By 1916, almost all of the major suffrage organizations were united behind the goal of a constitutional amendment. When New York adopted woman suffrage in 1917 and President Wilson then changed his position to support an amendment in 1918, the political balance began to shift. On May 21, 1919, the House of Representatives passed the amendment, and 2 weeks later, the Senate followed. When Tennessee became the 36th state to ratify the amendment on August 18, 1920, the amendment passed its final hurdle of obtaining the agreement of three-fourths of the states.

The 19th Amendment was formally placed into the U.S. Constitution by proclamation of in the early hours of August 26, 1920. At 8 a.m. that morning, Secretary of State Bainbridge Colby certified it without ceremony at his residence in Washington. None of the leaders of the woman suffrage movement were present when the proclamation was signed, and no photographers or film cameras recorded the event. That afternoon, Carrie Chapman Catt, head of the National American Suffrage Association, was received at the White House by President Woodrow Wilson and Edith Wilson, the first lady.

When news of the ratification reached Alice Paul on August 18, 1920, she and other suffragists sewed the 36th star (one for each state ratifying) on her banner and unfurled it from the balcony of the Woman’s Party headquarters in Washington.

Suffragettes wore white at their parades and rallies. A sign of solidarity. Often purple for loyalty, gold for enlightenment and green for hope were added as adornment in ribbons, flowers and banners.

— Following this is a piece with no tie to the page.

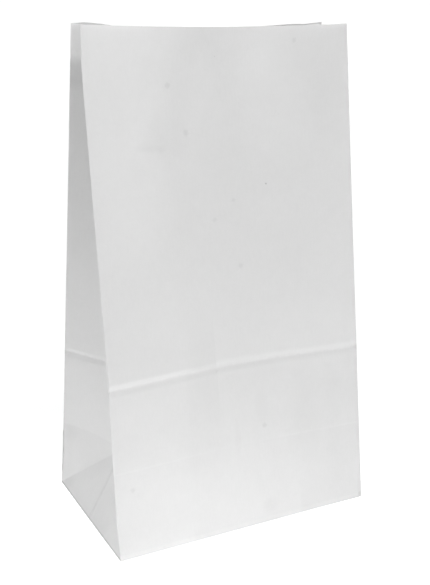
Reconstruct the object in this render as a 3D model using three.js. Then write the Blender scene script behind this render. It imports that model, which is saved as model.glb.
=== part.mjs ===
// A white paper grocery bag of the self-opening kind: one sheet folded into a tube with two
// tucked gussets and closed by a folded, glued base. It stands empty on that base with its
// mouth a little open. The front and back panels lean towards each other and bow inwards, and
// each gusset tucks in along its middle fold, from nothing at the base to nearly flat at the top.
//
// Millimetres, +Z up, origin at the middle of the base on the surface it stands on. The front
// panel faces -Y. Heights written as "paper height" are measured along the sheet, from the base fold.
import * as THREE from "three";

// Driving dimensions
const WIDTH = 180; // front and back panels
const DEPTH = 110; // gussets, and the short side of the base
const HEIGHT = 320; // sheet from the base fold to the top edge
const WALL = 0.8; // the solid's wall; the paper itself is a thin skin within it

// Folds across the sheet, at paper heights
const HALF_FOLD = DEPTH / 2 - 2; // where the tucked gusset opens out over the base
const FLAP_FOLD = DEPTH - 3; // the line that the folded-up base leaves on the flat bag

// Where the four corners of the mouth stand, front to back
const MOUTH = { frontLeft: -9, frontRight: -10, backLeft: 8.5, backRight: 19 };

// The middle fold of a gusset: how far it tucks in from the side, and its height, at the folds
const TUCK = [
  { s: 0, tuck: 0, z: 0, y: 0 },
  { s: HALF_FOLD, tuck: 24.3, z: 46, y: 0 },
  { s: FLAP_FOLD, tuck: 37, z: 98.5, y: 1 },
  { s: 200, tuck: 47.5, z: 191, y: 2.5 },
  { s: HEIGHT, tuck: 53.5, z: 311, y: 3 },
];

// How far the middle of a panel bows in from the line between its edges, and how far that
// lowers it, at paper heights
const FRONT_BOW = [
  { s: 0, bow: 0, drop: 0 },
  { s: HALF_FOLD, bow: 4.5, drop: 0.1 },
  { s: FLAP_FOLD, bow: 9, drop: 0.4 },
  { s: 200, bow: 10.5, drop: 0.9 },
  { s: HEIGHT, bow: 12, drop: 1.7 },
];
const BACK_BOW = [
  { s: 0, bow: 0, drop: 0 },
  { s: HALF_FOLD, bow: 6, drop: 0.3 },
  { s: FLAP_FOLD, bow: 12, drop: 0.8 },
  { s: 180, bow: 16, drop: 1.8 },
  { s: 260, bow: 9, drop: 2.9 },
  { s: HEIGHT, bow: 1, drop: 3.6 },
];

// How finely the sheet is divided
const PANEL_STEPS = 12; // across a panel
const GUSSET_STEPS = 4; // across half a gusset, and up to the half fold, so the diagonals fall on corners
const FLAP_STEPS = 3; // from the half fold to the flap fold
const UPPER_STEPS = 7; // from the flap fold to the top edge

const lerp = THREE.MathUtils.lerp;
const half = DEPTH / 2;

// A named value of a table at paper height s, on straight lines between its rows.
function at(table, name, s) {
  const i = Math.max(1, table.findIndex((row) => row.s >= s));
  const [a, b] = [table[i - 1], table[i]];
  return lerp(a[name], b[name], (s - a.s) / (b.s - a.s));
}

// A point on one of the four upright edges: side is -1 left or +1 right, face is -1 front or +1 back.
function edgePoint(side, face, s) {
  const top = MOUTH[(face < 0 ? "front" : "back") + (side < 0 ? "Left" : "Right")];
  const lean = (face * half - top) / HEIGHT;
  return new THREE.Vector3((side * WIDTH) / 2, face * half - lean * s, s * Math.sqrt(1 - lean * lean));
}

// A point on the middle fold of a gusset.
function tuckPoint(side, s) {
  return new THREE.Vector3(side * (WIDTH / 2 - at(TUCK, "tuck", s)), at(TUCK, "y", s), at(TUCK, "z", s));
}

// A point on the front or back panel, t across it from left to right.
function panelPoint(face, t, s) {
  const table = face < 0 ? FRONT_BOW : BACK_BOW;
  const across = Math.sin(Math.PI * t) ** 2;
  const p = edgePoint(-1, face, s).lerp(edgePoint(1, face, s), t);
  p.y -= face * at(table, "bow", s) * across;
  p.z -= at(table, "drop", s) * across;
  return p;
}

// A point on half of a gusset, h across it from the upright edge to the middle fold. Below the
// half fold a diagonal from the corner of the base parts two flat facets.
function gussetPoint(side, face, h, s) {
  if (s >= HALF_FOLD) return edgePoint(side, face, s).lerp(tuckPoint(side, s), h);
  const up = s / HALF_FOLD;
  const corner = edgePoint(side, face, 0);
  const apex = tuckPoint(side, HALF_FOLD);
  const third = up >= h ? edgePoint(side, face, HALF_FOLD) : tuckPoint(side, 0);
  const far = Math.max(up, h);
  const near = Math.min(up, h);
  return corner.multiplyScalar(1 - far).addScaledVector(third, far - near).addScaledVector(apex, near);
}

// Paper heights of the rings that the wall is made of.
function ringHeights() {
  const between = (from, to, steps) =>
    Array.from({ length: steps }, (_, i) => lerp(from, to, (i + 1) / steps));
  return [
    0,
    ...between(0, HALF_FOLD, GUSSET_STEPS),
    ...between(HALF_FOLD, FLAP_FOLD, FLAP_STEPS),
    ...between(FLAP_FOLD, HEIGHT, UPPER_STEPS),
  ];
}

// One ring of points round the bag, seen from above anticlockwise from the front left corner.
function ring(s) {
  const points = [];
  for (let i = 0; i < PANEL_STEPS; i++) points.push(panelPoint(-1, i / PANEL_STEPS, s));
  for (let i = 0; i < GUSSET_STEPS; i++) points.push(gussetPoint(1, -1, i / GUSSET_STEPS, s));
  for (let i = 0; i < GUSSET_STEPS; i++) points.push(gussetPoint(1, 1, 1 - i / GUSSET_STEPS, s));
  for (let i = 0; i < PANEL_STEPS; i++) points.push(panelPoint(1, 1 - i / PANEL_STEPS, s));
  for (let i = 0; i < GUSSET_STEPS; i++) points.push(gussetPoint(-1, 1, i / GUSSET_STEPS, s));
  for (let i = 0; i < GUSSET_STEPS; i++) points.push(gussetPoint(-1, -1, 1 - i / GUSSET_STEPS, s));
  return points;
}

// The sheet as points and triangles that face outwards: rings up the wall, then the base.
function sheet() {
  const rings = ringHeights().map(ring);
  const round = rings[0].length;
  const points = rings.flat();
  const triangles = [];
  const quad = (a, b, c, d, fromA) =>
    triangles.push(...(fromA ? [[a, b, c], [a, c, d]] : [[a, b, d], [b, c, d]]));

  // The wall. A quad is split along the way its gusset's diagonal runs.
  const halves = [PANEL_STEPS, GUSSET_STEPS, GUSSET_STEPS, PANEL_STEPS, GUSSET_STEPS, GUSSET_STEPS];
  const risesWithRing = halves.flatMap((steps, k) => Array(steps).fill(k === 1 || k === 4));
  for (let r = 0; r + 1 < rings.length; r++)
    for (let i = 0; i < round; i++) {
      const j = (i + 1) % round;
      const [low, high] = [r * round, (r + 1) * round];
      quad(low + i, low + j, high + j, high + i, risesWithRing[i]);
    }

  // The base, as a grid whose rim is the lowest ring.
  const sideSteps = 2 * GUSSET_STEPS;
  const baseIndex = (i, j) => {
    if (j === 0) return i;
    if (j === sideSteps) return PANEL_STEPS + sideSteps + (PANEL_STEPS - i);
    if (i === PANEL_STEPS) return PANEL_STEPS + j;
    if (i === 0) return (round - j) % round;
    return rings.length * round + (j - 1) * (PANEL_STEPS - 1) + (i - 1);
  };
  for (let j = 1; j < sideSteps; j++)
    for (let i = 1; i < PANEL_STEPS; i++) {
      const x = (i / PANEL_STEPS - 0.5) * WIDTH;
      const y = (j / sideSteps - 0.5) * DEPTH;
      points.push(new THREE.Vector3(x, y, 0));
    }
  for (let j = 0; j < sideSteps; j++)
    for (let i = 0; i < PANEL_STEPS; i++)
      quad(baseIndex(i, j), baseIndex(i, j + 1), baseIndex(i + 1, j + 1), baseIndex(i + 1, j), true);

  const mouth = Array.from({ length: round }, (_, i) => (rings.length - 1) * round + i);
  return { points, triangles, mouth };
}

// Moves every point in by the wall, so that it stays WALL from each face it belongs to, and no
// further than REACH walls at a tight fold.
function insetPoints(points, triangles) {
  const REACH = 4;
  const SOFTEN = 1e-3; // keeps the sums below solvable where all the faces round a point lie flat
  const sums = points.map(() => ({ m: new Array(9).fill(0), v: new THREE.Vector3() }));
  for (const triangle of triangles) {
    const [a, b, c] = triangle.map((i) => points[i]);
    const n = b.clone().sub(a).cross(c.clone().sub(a)).normalize();
    const parts = n.toArray();
    for (const i of triangle) {
      sums[i].v.add(n);
      for (let row = 0; row < 3; row++)
        for (let col = 0; col < 3; col++) sums[i].m[3 * row + col] += parts[row] * parts[col];
    }
  }
  return points.map((p, i) => {
    const { m, v } = sums[i];
    for (const diagonal of [0, 4, 8]) m[diagonal] += SOFTEN;
    const move = v.clone().applyMatrix3(new THREE.Matrix3().set(...m).invert());
    return p.clone().addScaledVector(move.clampLength(0, REACH), -WALL);
  });
}

// The sheet given its wall: outside, inside, and the rim of the mouth between them.
function bagGeometry() {
  const { points, triangles, mouth } = sheet();
  const inside = insetPoints(points, triangles);
  const shift = points.length;
  const faces = [
    ...triangles,
    ...triangles.map(([a, b, c]) => [a + shift, c + shift, b + shift]),
    ...mouth.flatMap((a, i) => {
      const b = mouth[(i + 1) % mouth.length];
      return [[a, b, b + shift], [a, b + shift, a + shift]];
    }),
  ];
  const geometry = new THREE.BufferGeometry().setFromPoints([...points, ...inside]);
  geometry.setIndex(faces.flat());
  geometry.computeVertexNormals();
  return geometry;
}

const whiteKraft = new THREE.MeshStandardMaterial({
  color: 0xe6e6e6,
  roughness: 0.75,
  metalness: 0,
});

const bag = new THREE.Mesh(bagGeometry(), whiteKraft);
bag.name = "paper_bag";

const group = new THREE.Group();
group.add(bag);
export default group;
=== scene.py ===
from bisect import bisect_right
from math import cos, hypot, pi, radians, sin, sqrt

import bmesh
import bpy
from bpy.props import FloatProperty, FloatVectorProperty, PointerProperty
from mathutils import Euler, Matrix, Vector, noise


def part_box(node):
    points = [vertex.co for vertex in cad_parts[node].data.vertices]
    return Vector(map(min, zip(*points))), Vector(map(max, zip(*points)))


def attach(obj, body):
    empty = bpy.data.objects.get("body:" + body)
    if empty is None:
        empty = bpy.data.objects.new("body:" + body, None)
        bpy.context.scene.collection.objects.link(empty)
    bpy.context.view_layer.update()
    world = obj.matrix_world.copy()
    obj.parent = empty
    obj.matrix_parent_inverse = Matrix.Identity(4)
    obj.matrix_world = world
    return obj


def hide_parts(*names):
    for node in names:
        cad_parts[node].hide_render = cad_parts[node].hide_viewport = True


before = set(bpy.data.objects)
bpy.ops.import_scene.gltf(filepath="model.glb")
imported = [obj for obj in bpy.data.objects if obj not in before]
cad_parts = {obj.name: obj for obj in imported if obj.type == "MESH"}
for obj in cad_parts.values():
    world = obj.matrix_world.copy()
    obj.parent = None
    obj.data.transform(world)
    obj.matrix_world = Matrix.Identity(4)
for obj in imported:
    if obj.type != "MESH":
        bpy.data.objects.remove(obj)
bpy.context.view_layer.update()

bl_info = {
    "name": "Paper Grocery Bag",
    "version": (1, 0, 0),
    "blender": (4, 5, 0),
    "location": "View3D > Sidebar > Bag",
    "description": "Folds a white paper grocery bag with tucked gussets and a block bottom",
    "category": "Add Mesh",
}

SOLID = "paper_bag"
LOW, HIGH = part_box(SOLID)
WIDTH = HIGH[0] - LOW[0]
DEPTH = HIGH[1] - LOW[1]
MM = 0.001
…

Elizabeth Cady Stanton (seated) and Susan B. Anthony started working together in 1851. The two women made a great team. Anthony managed the business affairs of the women's rights movement while Stanton did most of the writing. Together they edited and published a woman's newspaper, the Revolution, from 1868 to 1870. In 1869, Anthony and Stanton formed the National Woman Suffrage Association. They traveled all over the country and abroad, promoting woman's rights, and the two women worked marvelously together. Mrs. Stanton was a master of words and could write to perfection. Anthony was the skilled orator of the team. Anthony made the speeches that Stanton wrote. They were the perfect partnership and yet sadly did not live to see their dream become law.

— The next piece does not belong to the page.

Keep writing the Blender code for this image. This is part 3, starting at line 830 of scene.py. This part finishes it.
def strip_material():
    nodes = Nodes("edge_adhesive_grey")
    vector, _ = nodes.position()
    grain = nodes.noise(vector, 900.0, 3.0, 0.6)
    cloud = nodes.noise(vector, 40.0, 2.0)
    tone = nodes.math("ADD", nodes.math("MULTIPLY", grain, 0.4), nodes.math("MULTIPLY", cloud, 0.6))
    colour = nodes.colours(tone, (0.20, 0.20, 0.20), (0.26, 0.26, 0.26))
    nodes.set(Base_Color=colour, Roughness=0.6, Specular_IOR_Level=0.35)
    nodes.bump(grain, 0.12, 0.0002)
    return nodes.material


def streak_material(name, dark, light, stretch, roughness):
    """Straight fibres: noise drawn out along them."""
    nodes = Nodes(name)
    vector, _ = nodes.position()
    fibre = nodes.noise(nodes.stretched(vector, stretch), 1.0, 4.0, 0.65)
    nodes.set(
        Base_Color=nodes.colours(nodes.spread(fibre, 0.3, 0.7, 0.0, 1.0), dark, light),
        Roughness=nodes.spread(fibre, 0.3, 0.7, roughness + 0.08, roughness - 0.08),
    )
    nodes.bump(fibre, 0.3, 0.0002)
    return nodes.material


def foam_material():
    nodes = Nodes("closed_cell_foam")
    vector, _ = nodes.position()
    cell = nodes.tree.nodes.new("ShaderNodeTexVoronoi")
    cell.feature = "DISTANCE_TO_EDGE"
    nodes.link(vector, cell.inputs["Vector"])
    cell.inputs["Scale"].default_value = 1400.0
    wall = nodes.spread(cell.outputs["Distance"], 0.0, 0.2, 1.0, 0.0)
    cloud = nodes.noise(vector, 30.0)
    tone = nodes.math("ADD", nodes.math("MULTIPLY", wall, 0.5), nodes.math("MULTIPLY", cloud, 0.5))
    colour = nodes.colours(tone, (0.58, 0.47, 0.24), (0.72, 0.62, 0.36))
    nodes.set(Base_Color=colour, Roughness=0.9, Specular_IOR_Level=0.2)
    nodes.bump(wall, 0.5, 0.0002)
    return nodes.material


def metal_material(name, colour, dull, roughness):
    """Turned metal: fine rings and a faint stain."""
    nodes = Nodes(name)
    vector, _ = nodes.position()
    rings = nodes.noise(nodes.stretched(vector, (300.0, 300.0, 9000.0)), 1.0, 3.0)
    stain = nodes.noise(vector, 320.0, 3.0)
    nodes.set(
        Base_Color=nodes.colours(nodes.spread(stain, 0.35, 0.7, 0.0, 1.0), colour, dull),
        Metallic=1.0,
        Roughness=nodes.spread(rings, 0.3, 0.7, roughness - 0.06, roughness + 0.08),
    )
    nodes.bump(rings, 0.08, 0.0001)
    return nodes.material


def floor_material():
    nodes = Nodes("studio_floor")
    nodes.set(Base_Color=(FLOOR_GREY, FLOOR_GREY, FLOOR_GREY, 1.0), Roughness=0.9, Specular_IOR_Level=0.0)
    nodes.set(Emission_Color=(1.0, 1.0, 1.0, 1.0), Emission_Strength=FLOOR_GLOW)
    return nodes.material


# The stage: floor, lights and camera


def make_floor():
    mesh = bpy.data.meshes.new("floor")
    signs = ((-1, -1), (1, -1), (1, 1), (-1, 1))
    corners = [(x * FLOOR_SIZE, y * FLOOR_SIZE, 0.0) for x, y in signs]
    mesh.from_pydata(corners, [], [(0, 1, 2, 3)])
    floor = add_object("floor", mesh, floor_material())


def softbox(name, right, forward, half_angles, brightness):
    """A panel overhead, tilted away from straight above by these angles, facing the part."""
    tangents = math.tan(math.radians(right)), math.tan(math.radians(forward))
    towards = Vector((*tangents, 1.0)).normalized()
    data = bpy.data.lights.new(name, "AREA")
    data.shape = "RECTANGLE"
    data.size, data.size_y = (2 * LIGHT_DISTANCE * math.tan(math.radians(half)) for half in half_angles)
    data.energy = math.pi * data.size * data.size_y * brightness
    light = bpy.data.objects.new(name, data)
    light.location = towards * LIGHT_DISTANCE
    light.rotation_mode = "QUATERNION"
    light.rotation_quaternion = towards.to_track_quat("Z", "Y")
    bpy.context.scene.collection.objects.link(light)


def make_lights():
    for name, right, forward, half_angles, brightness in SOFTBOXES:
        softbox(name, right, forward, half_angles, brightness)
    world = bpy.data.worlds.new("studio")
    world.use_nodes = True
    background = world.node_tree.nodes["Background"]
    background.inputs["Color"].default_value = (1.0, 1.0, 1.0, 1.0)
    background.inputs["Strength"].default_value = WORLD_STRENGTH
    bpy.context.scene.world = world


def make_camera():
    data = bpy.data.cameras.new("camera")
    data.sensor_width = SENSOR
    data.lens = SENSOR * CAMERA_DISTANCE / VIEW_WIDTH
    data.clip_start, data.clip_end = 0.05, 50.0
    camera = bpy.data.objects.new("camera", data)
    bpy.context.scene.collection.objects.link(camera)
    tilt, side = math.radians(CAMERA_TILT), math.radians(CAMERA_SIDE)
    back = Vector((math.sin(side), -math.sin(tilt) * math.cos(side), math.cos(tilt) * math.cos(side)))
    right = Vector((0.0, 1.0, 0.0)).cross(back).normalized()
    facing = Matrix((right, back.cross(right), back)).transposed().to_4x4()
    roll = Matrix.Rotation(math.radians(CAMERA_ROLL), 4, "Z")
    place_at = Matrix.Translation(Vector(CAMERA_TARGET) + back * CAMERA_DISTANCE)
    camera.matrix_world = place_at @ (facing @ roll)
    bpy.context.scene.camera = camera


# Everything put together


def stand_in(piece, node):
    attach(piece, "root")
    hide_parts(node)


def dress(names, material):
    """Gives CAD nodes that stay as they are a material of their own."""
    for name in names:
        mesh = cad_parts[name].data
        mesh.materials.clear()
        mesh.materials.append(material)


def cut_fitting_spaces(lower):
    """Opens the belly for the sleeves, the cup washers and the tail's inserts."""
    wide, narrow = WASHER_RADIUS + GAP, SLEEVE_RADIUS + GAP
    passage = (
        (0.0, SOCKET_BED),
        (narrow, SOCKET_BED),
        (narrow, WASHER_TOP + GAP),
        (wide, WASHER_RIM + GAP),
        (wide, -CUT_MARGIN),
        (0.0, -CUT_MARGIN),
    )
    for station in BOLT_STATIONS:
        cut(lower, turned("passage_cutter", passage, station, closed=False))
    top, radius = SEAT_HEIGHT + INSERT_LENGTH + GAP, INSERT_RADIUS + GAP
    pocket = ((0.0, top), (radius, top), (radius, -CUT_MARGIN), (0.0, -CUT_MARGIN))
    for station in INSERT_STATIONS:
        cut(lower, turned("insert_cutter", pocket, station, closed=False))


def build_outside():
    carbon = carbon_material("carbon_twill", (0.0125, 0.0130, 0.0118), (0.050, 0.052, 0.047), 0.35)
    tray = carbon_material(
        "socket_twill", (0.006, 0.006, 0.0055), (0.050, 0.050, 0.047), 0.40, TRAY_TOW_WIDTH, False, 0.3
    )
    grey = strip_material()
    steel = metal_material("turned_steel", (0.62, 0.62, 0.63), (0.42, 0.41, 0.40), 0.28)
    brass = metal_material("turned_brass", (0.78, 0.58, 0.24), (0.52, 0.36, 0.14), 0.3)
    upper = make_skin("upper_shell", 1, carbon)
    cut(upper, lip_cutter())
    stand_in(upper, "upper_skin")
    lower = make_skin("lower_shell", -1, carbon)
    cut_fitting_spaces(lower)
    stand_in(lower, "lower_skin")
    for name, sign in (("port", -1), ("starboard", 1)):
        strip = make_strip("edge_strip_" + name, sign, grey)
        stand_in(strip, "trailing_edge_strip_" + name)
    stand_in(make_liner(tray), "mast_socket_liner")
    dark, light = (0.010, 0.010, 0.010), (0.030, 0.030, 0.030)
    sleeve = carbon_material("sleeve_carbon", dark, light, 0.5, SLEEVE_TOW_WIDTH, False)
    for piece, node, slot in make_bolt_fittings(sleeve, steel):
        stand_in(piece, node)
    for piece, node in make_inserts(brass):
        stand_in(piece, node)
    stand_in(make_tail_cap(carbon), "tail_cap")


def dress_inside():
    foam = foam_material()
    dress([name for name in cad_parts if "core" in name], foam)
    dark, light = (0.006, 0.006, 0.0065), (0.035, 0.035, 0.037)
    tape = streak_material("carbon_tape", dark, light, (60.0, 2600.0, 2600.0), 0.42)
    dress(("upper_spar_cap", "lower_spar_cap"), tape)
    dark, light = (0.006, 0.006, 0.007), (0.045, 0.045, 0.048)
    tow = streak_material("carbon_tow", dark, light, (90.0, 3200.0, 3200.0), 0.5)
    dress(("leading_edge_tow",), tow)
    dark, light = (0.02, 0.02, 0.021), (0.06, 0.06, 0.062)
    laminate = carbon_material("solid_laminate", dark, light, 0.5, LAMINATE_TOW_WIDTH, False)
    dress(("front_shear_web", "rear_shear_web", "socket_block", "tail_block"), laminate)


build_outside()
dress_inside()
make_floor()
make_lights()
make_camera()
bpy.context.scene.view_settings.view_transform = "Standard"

The amendment was the culmination of more than 70 years of struggle by woman suffragists. Its two sections read simply: “The right of citizens of the United States to vote shall not be denied or abridged by the United States or by any State on account of sex” and “Congress shall have power to enforce this article by appropriate legislation.”

On Saturday, August 22, what would have been my grandmothers 120th birthday, the The League of Women Voters of Savannah hosted a parade commemorating the historic event and again we gathered. We rode in open cars through the historic streets cheering and waving the Suffragette flags our grandmothers, great grandmother and great-great grandmothers before us raised. Now and forever, the vote is rightfully hers.

My grandmother, Kathryn Leete Terhune, around 1930; an active member of the League of Women Voters.